RECORDS FOR PROCESSING:

══════════════════════════════

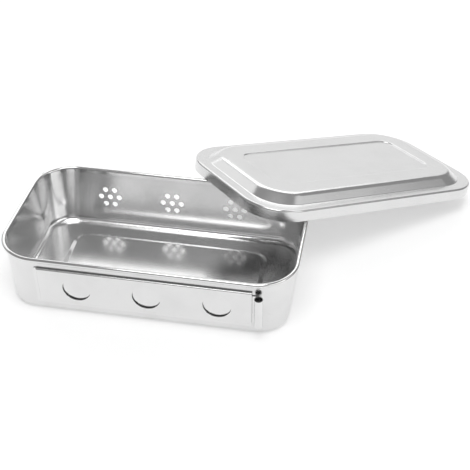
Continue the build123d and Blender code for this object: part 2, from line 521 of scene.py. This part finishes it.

══════════════════════════════

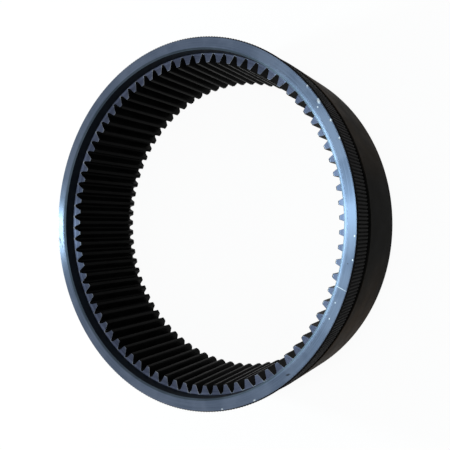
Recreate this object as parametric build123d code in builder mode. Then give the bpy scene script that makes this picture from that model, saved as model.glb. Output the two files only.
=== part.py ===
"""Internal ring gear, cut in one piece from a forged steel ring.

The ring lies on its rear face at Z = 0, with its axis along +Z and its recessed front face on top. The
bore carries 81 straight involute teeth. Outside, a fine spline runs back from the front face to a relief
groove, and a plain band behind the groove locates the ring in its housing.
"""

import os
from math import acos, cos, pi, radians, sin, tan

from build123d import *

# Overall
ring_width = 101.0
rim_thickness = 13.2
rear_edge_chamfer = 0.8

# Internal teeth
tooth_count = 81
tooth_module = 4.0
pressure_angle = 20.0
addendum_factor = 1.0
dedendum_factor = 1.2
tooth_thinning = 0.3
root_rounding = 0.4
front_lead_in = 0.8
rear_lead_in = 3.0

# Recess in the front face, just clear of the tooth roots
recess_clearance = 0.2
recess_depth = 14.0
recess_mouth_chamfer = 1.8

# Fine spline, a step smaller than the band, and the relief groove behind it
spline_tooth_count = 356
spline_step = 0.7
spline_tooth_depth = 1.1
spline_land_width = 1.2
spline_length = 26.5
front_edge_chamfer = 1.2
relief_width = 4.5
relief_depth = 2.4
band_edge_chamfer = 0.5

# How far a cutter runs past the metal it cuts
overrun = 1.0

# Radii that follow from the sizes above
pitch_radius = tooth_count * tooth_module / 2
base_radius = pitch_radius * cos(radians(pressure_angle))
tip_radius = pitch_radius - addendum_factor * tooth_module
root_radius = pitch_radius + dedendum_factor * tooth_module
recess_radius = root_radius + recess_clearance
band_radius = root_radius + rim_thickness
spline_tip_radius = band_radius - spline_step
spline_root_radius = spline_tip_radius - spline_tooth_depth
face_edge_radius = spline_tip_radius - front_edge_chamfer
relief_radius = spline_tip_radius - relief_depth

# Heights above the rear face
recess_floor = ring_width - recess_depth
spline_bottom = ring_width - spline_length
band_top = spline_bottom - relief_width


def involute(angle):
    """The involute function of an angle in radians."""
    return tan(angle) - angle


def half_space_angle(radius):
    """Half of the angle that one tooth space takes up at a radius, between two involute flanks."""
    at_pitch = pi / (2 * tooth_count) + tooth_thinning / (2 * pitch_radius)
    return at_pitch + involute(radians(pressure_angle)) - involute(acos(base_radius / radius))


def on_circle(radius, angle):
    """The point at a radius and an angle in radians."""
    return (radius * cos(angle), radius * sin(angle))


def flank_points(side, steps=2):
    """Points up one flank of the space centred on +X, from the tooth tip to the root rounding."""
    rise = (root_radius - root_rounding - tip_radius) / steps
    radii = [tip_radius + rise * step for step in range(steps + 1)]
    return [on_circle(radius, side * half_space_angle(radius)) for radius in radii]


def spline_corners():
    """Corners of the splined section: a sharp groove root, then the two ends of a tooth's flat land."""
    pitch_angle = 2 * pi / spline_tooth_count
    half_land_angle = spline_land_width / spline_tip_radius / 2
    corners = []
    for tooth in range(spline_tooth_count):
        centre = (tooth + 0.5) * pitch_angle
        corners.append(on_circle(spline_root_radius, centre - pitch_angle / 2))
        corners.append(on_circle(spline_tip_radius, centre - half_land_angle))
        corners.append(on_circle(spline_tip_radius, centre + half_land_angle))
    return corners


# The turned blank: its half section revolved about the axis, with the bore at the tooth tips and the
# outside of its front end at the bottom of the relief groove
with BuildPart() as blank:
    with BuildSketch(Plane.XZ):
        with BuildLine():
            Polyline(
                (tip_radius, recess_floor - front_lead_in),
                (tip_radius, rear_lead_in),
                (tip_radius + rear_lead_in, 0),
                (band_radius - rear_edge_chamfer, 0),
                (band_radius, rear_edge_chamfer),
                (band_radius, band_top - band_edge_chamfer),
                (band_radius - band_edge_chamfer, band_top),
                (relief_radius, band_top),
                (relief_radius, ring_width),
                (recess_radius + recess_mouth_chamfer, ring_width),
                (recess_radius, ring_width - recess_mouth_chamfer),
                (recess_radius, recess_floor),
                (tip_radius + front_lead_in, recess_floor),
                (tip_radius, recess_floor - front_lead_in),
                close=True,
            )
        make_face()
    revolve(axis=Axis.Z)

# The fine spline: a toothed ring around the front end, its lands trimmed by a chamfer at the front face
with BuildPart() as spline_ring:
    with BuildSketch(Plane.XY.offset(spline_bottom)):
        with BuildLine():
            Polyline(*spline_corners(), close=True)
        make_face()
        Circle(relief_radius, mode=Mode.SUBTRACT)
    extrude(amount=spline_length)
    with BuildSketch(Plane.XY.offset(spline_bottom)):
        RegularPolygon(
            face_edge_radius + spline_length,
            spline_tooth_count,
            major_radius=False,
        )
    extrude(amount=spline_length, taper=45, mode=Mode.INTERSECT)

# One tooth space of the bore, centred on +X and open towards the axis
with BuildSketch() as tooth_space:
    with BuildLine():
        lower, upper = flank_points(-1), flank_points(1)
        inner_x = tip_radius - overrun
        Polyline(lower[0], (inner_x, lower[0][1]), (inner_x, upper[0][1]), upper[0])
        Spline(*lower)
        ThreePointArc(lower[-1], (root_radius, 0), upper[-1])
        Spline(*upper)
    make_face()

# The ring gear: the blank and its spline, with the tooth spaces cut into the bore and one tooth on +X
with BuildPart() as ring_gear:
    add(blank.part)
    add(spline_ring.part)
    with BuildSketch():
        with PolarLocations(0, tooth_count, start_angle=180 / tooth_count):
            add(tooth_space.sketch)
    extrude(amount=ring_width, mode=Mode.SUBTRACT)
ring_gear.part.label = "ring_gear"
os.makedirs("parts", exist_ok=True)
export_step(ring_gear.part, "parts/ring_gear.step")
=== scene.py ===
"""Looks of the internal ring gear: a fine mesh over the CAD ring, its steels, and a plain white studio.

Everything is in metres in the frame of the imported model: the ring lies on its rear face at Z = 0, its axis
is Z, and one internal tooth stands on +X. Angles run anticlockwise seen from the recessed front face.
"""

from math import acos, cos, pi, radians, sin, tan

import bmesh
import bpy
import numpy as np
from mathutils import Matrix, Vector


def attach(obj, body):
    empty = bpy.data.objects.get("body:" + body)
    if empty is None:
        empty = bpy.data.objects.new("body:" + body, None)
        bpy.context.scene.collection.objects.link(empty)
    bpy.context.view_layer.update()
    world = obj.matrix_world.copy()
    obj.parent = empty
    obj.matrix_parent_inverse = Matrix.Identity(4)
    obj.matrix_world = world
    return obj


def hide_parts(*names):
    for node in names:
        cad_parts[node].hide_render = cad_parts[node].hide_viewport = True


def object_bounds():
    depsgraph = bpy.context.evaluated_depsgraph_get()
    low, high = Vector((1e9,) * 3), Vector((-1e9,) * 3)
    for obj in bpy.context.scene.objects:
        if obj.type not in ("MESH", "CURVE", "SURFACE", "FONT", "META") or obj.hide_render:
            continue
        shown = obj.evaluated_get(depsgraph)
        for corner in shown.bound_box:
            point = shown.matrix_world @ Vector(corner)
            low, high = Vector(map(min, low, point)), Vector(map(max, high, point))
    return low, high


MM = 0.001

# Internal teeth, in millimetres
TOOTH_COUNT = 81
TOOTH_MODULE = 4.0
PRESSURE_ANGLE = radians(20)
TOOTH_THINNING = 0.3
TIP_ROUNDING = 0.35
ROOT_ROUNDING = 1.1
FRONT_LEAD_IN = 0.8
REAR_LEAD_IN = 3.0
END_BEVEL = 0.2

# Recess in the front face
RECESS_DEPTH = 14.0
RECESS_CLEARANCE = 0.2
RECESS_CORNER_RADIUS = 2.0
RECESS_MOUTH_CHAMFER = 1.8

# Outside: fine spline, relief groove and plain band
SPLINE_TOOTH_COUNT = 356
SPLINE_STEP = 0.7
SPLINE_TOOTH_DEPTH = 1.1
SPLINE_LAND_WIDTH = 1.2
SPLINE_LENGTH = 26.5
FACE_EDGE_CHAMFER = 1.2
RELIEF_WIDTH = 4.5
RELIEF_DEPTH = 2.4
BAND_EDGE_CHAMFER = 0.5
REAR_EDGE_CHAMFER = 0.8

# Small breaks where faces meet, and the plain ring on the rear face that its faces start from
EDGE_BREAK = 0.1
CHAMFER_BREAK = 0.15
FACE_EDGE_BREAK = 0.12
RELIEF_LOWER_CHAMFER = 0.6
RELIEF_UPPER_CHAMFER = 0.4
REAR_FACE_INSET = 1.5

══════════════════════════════

THE EXERCISE: Provide an exact reproduction of only those lines that start at the line containing "world = obj.matrix_world.copy()" and end at the line containing "depsgraph = bpy.context.evaluated_depsgraph_get()", inclusive.

EXERCISE RESPONSE:
    world = obj.matrix_world.copy()
    obj.parent = empty
    obj.matrix_parent_inverse = Matrix.Identity(4)
    obj.matrix_world = world
    return obj


def hide_parts(*names):
    for node in names:
        cad_parts[node].hide_render = cad_parts[node].hide_viewport = True


def object_bounds():
    depsgraph = bpy.context.evaluated_depsgraph_get()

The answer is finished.